Some concerns remain, however. For example, Timothy Leahy, principal of Siena Catholic Academy, pointed out that the closings eliminated several schools that had served as feeders for his junior-high program. In addition, junior highs have been added at Aquinas Institute and Bishop Kearney High School, creating increased competition for students.
"We’re all going after the Catholic sixth-graders. This year will be a pivotal year for us," Leahy said.
Lori Roy said some families she knows in Monroe County remain reluctant to enroll their kids in diocesan Catholic schools out of fear that further consolidation eventually may take place.
Meanwhile Oberst observed that these difficult economic times will severely test the affordability of Catholic education. Yet he said he nonetheless has high hopes.
"There are still challenges to come, but there’s always going to be challenges for our Catholic schools. I think we’ve really turned the corner and think we’re on firm ground," he said.

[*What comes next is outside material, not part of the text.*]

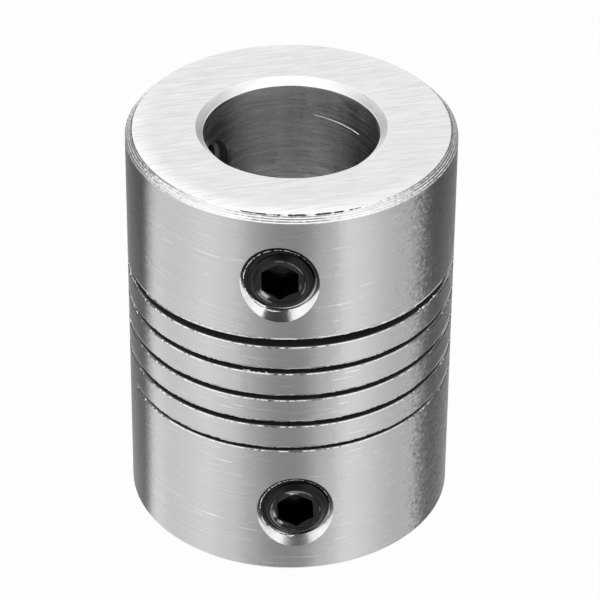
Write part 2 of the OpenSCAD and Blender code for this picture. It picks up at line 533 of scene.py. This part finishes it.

Changes in other parts of the diocese, though not as widespread, also have been significant. The three-school Holy Family Catholic School system in Elmira recently announced that it is consolidating into two schools for 2009-10; St. Mary in Dansville closed last year; and Ithaca’s Immaculate Conception dropped its seventh and eighth grades for 2008-09.
Catholic schools outside Monroe County are parish-run, and those within the county are operated by the diocesan schools office. Willkens Leach said all 14 non-Monroe County schools are doing self-reviews, but "the intent is to keep every school open. They’re doing the best they can."